ENOVA: Autoscaling towards Cost-effective and Stable Serverless LLM Serving
Tao Huang, Pengfei Chen, Kyoka Gong, Jocky Hawk, Zachary Bright, Wenxin Xie, Kecheng Huang, Zhi Ji
TL;DR
This work tackles the challenge of stable and cost-effective serverless LLM serving on multi-GPU clusters by introducing ENOVA, a system that jointly optimizes service configurations and real-time autoscaling. It decomposes LLM inference into actionable configurations (e.g., max_num_seqs, gpu_memory, max_tokens) and pairs this with a semi-supervised performance detector based on a variational auto-encoder to trigger reconfigurations. The authors implement an end-to-end deployment engine, load-balancing, and multi-cluster scheduling, and provide extensive experiments showing ENOVA outperforms baselines in throughput and resilience, while preserving accuracy. The work demonstrates practical impact for large online systems by enabling stable, scalable LLM serving with reduced developer overhead and accessible code at the project repository.
Abstract
Since the increasing popularity of large language model (LLM) backend systems, it is common and necessary to deploy stable serverless serving of LLM on multi-GPU clusters with autoscaling.

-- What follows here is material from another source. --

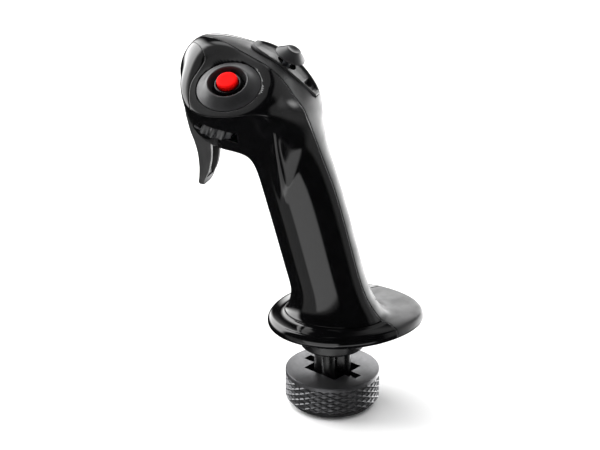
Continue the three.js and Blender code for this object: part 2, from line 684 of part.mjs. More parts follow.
// Centre and angles of the arc that the panel's mid-line follows, in the YZ plane.
function panelArc() {
  const front = new THREE.Vector2(...PANEL.front);
  const rear = new THREE.Vector2(...PANEL.rear);
  const half = front.distanceTo(rear) / 2;
  const middle = front.clone().add(rear).multiplyScalar(0.5);
  const along = rear.clone().sub(front).normalize();
  const drop = Math.sqrt(PANEL.radius ** 2 - half ** 2);
  const centre = middle.clone().add(new THREE.Vector2(-along.y, along.x).multiplyScalar(drop));
  const from = Math.atan2(front.y - centre.y, front.x - centre.x);
  const to = Math.atan2(rear.y - centre.y, rear.x - centre.x);
  return { centre, from, to };
}

// Half-width of the leaf-shaped panel at t from its front (0) to its rear (1).
function panelHalf(t) {
  const leaf = Math.sin(Math.PI * Math.max(mix(0.012, 0.95, t), 0.004) ** 0.75);
  return PANEL.half * leaf ** 0.55;
}

function panelPoint(t, v, depth, grow) {
  const { centre, from, to } = PANEL_SWEEP;
  const angle = mix(from, to, t);
  const radius = PANEL.radius - depth;
  return [v * (panelHalf(t) + grow), centre.x + radius * Math.cos(angle), centre.y + radius * Math.sin(angle)];
}

// The panel is thicker towards its front, where it stands proud of the spine.
function panelThickness(t) {
  return mix(PANEL.thick, PANEL.thin, ease(2 * t));
}

const OPEN_ABOVE = 6; // how far the panel's space is cleared above it

// The panel, or with grow the space it needs, open above.
function panelSolid(grow = 0) {
  const rows = 24;
  const columns = 6;
  const positions = [];
  [false, true].forEach((low) => {
    for (let i = 0; i <= rows; i += 1) {
      const t = i / rows;
      const reach = mix(-grow, grow, t) / PANEL.length;
      const above = grow > 0 ? -OPEN_ABOVE : 0;
      const depth = low ? panelThickness(t) + grow : above;
      for (let j = 0; j <= columns; j += 1) {
        positions.push(...panelPoint(t + reach, mix(-1, 1, j / columns), depth, grow));
      }
    }
  });
  const index = [];
  const layer = (rows + 1) * (columns + 1);
  const at = (i, j, low) => low * layer + i * (columns + 1) + j;
  const quad = (p, q, r, t) => index.push(p, q, r, p, r, t);
  for (let i = 0; i < rows; i += 1) {
    for (let j = 0; j < columns; j += 1) {
      quad(at(i, j, 0), at(i + 1, j, 0), at(i + 1, j + 1, 0), at(i, j + 1, 0));
      quad(at(i, j, 1), at(i, j + 1, 1), at(i + 1, j + 1, 1), at(i + 1, j, 1));
    }
    quad(at(i, 0, 0), at(i, 0, 1), at(i + 1, 0, 1), at(i + 1, 0, 0));
    quad(at(i, columns, 0), at(i + 1, columns, 0), at(i + 1, columns, 1), at(i, columns, 1));
  }
  for (let j = 0; j < columns; j += 1) {
    quad(at(0, j, 0), at(0, j + 1, 0), at(0, j + 1, 1), at(0, j, 1));
    quad(at(rows, j, 0), at(rows, j, 1), at(rows, j + 1, 1), at(rows, j + 1, 0));
  }
  const geometry = new THREE.BufferGeometry();
  geometry.setAttribute("position", new THREE.Float32BufferAttribute(positions, 3));
  geometry.setIndex(index);
  return solidOf(geometry);
}

function addPanel() {
  addPiece("stick_panel", panelSolid().subtract(placed(rod(5, 0, 14, 24), stickFrame)), "satin");
}

function addStick() {
  const place = groupAt(stickFrame);
  const { capBase, capTop, baseRadius, topRadius } = STICK;
  const module = block(13, 12, -7, 1.4).subtract(rod(5.7, -3.6, 2, 24));
  addPiece("stick_module", module, "module", place);
  const yoke = pipe(3.9, 5.2, -1.3, 1.3, 24);
  addPiece("stick_yoke", yoke, "zinc", place);
  const ball = solidOf(new THREE.SphereGeometry(3, 16, 12));
  addPiece("stick_shaft", ball.add(rod(2, 0, capBase + 2, 16)), "zinc", place);
  const cap = turned([
    [2.3, capBase], [baseRadius - 0.5, capBase], [baseRadius, capBase + 0.5], [baseRadius - 0.1, capBase + 1.3],
    [topRadius + 0.5, capTop - 0.3], [topRadius, capTop], [topRadius - 0.6, capTop], [1.6, capTop - 0.7],
    [0, capTop - 0.9], [0, capBase + 2.3], [2.3, capBase + 2.3], [2.3, capBase],
  ], 24);
  addPiece("stick_cap", cap, "matte", place);
}

// ---------------------------------------------------------------- trigger
// Outline of the blade: down the front, round the tip and up the back, [y, z].
const BLADE_FRONT = [
  [75.4, 158], [75.8, 152.5], [75.1, 147], [73.1, 139.3], [70.8, 133.3], [69.2, 127.2], [68.6, 121],
  [68.7, 116.5], [69.2, 112.6],
];
const BLADE_REAR = [
  [68.6, 110.3], [67.2, 110.2], [65.6, 114.4], [63.5, 119.4], [62.3, 125.5], [62.2, 132], [63.6, 139],
  [64.6, 147], [65, 158],
];
const CHANNEL_DEPTH = 2.6;

// Limits of the blade seen from the front: straight sides and a rounded tip.
function tongue() {
  const { half, tip } = TRIGGER;
  const shape = new THREE.Shape();
  shape.moveTo(half, 170);
  shape.lineTo(half, tip + 2.4);
  shape.bezierCurveTo(half, tip + 0.8, half - 2.2, tip, half - 4.5, tip);
  shape.lineTo(4.5 - half, tip);
  shape.bezierCurveTo(2.2 - half, tip, -half, tip + 0.8, -half, tip + 2.4);
  shape.lineTo(-half, 170);
  const plate = new THREE.ExtrudeGeometry(shape, { depth: 60, bevelEnabled: false, curveSegments: 6 });
  return solidOf(plate.rotateX(Math.PI / 2).translate(0, 100, 0));
}

// The blade: a channel open at the back, closed in front and at its tip.
function triggerBlade() {
  const { half, wall } = TRIGGER;
  const front = new THREE.SplineCurve(BLADE_FRONT.map(([y, z]) => new THREE.Vector2(y, z))).getPoints(20);
  const rear = new THREE.SplineCurve(BLADE_REAR.map(([y, z]) => new THREE.Vector2(y, z))).getPoints(20);
  const outline = [...front, ...rear].map((point) => [point.x, point.y]);
  const inner = front.map((point) => [point.x - CHANNEL_DEPTH, point.y]).filter(([, z]) => z > 114);
  const [, lowest] = inner[inner.length - 1];
  const hollow = [[inner[0][0], 170], ...inner, [40, lowest], [40, 170]];
  return sidePlate(outline, -half, half).subtract(sidePlate(hollow, wall - half, half - wall)).intersect(tongue());
}

function addTrigger() {
  const [pivotY, pivotZ] = TRIGGER_PIVOT;
  const { lever, hub, bore, coil } = TRIGGER;
  const web = [[66, 148], [73.6, 148], [73.6, pivotZ + 1], [66, pivotZ + 1]];
  let trigger = triggerBlade().add(sidePlate(web, -lever, lever));
  trigger = trigger.add(crossRod(hub, -lever, lever, pivotY, pivotZ, 24));
  trigger = trigger.subtract(crossRod(coil + GAP, 0.9, lever + 0.2, pivotY, pivotZ, 20));
  addPiece("trigger", trigger.subtract(crossRod(bore, -4.2, 4.2, pivotY, pivotZ, 20)), "matte");
  addPiece("trigger_pin", crossRod(bore - 0.15, -4, 4, pivotY, pivotZ, 20), "steel");
  const wire = crossRod(coil, 1.2, lever + 0.1, pivotY, pivotZ, 20);
  addPiece("trigger_spring", wire.subtract(crossRod(bore + 0.25, -9, 9, pivotY, pivotZ, 20)), "steel");
  const cheek = [[62.6, 153.2], [71.6, 153.2], [72, 160.4], [62.6, 163.2]];
  let bracket = sidePlate(cheek, -lever - 1.3, -lever - GAP).add(sidePlate(cheek, lever + GAP, lever + 1.3));
  bracket = bracket.add(sidePlate([[60.6, 151], [62.7, 151], [62.7, 163.2], [60.6, 163.2]], -6.2, 6.2));
  addPiece("trigger_bracket", bracket.subtract(crossRod(bore + 0.1, -20, 20, pivotY, pivotZ, 20)), "zinc");
  const switchBody = sidePlate([[54, 150.5], [60.2, 150.5], [60.2, 162], [54, 162]], -4, 4);
  addPiece("trigger_switch", switchBody, "module");
}

// ---------------------------------------------------------------- thumb wheel
function addWheel() {
  const place = groupAt(wheelFrame);
  const { radius, lobe, lobes, thickness, bore } = WHEEL;
  const rim = [];
  const steps = lobes * 6;
  for (let k = 0; k < steps; k += 1) {
    const angle = (2 * Math.PI * k) / steps;
    const r = radius - lobe + lobe * Math.cos(lobes * angle);
    rim.push(new THREE.Vector2(r * Math.cos(angle), r * Math.sin(angle)));
  }
  const disc = new THREE.ExtrudeGeometry(new THREE.Shape(rim), { depth: thickness, bevelEnabled: false });
  const wheel = solidOf(disc.translate(0, 0, -thickness / 2)).subtract(rod(bore, -9, 9, 16));
  addPiece("thumb_wheel", wheel, "matte", place);
  addPiece("wheel_axle", rod(bore - 0.3, -3.7, 6.2, 16), "steel", place);
  addPiece("wheel_encoder", block(8, 8, 3.6, 6.6).subtract(rod(bore, 3, 7, 16)), "module", place);
}

addCollar();
addPlug();
addColumn();
addCup();
addCore();
addHarness();
addBoard();
addCovers();
addShellScrews();
addButton();
addPanel();
addStick();
addTrigger();
addWheel();

export default grip;
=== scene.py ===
"""Looks for the flight-stick grip: fine shells, knurled collar, controls, materials and a studio.

The body surface is the same spline net that the CAD model uses. Lengths in the net are millimetres
and become metres when a mesh is made. +Z is up, +Y forward, +X to the pilot's right.
"""
import math

import bmesh
import bpy
import json
import numpy as np
from mathutils import Matrix, Vector


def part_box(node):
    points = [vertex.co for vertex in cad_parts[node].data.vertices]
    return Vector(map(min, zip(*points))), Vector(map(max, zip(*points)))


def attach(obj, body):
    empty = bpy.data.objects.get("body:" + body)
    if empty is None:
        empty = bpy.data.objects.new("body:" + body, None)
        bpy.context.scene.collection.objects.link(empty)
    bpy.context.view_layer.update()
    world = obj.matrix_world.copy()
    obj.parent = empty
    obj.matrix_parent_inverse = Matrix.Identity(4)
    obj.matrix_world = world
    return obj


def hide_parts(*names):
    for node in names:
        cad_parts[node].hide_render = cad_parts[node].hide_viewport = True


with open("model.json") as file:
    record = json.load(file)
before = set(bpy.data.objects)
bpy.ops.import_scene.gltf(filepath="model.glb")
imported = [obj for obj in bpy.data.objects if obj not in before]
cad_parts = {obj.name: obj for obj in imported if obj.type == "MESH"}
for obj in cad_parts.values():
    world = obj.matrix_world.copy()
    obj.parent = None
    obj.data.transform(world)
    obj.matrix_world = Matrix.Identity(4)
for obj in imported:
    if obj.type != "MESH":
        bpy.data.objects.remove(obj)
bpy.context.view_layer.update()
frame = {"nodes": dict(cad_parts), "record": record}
scene = bpy.context.scene

# ---------------------------------------------------------------- driving dimensions, mm
MM = 0.001
GAP = 0.3
WALL = 1.3  # the fine shells are thinner than the CAD ones, so that curved walls stay clean
EDGE = 0.35  # radius of the covers' edges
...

However, there exist challenges because the diversity and co-location of applications in multi-GPU clusters will lead to low service quality and GPU utilization. To address them, we build ENOVA, a deployment, monitoring and autoscaling service towards serverless LLM serving. ENOVA deconstructs the execution process of LLM service comprehensively, based on which ENOVA designs a configuration recommendation module for automatic deployment on any GPU clusters and a performance detection module for autoscaling. On top of them, ENOVA implements a deployment execution engine for multi-GPU cluster scheduling. The experiment results show that ENOVA significantly outperforms other state-of-the-art methods and is suitable for wide deployment in large online systems.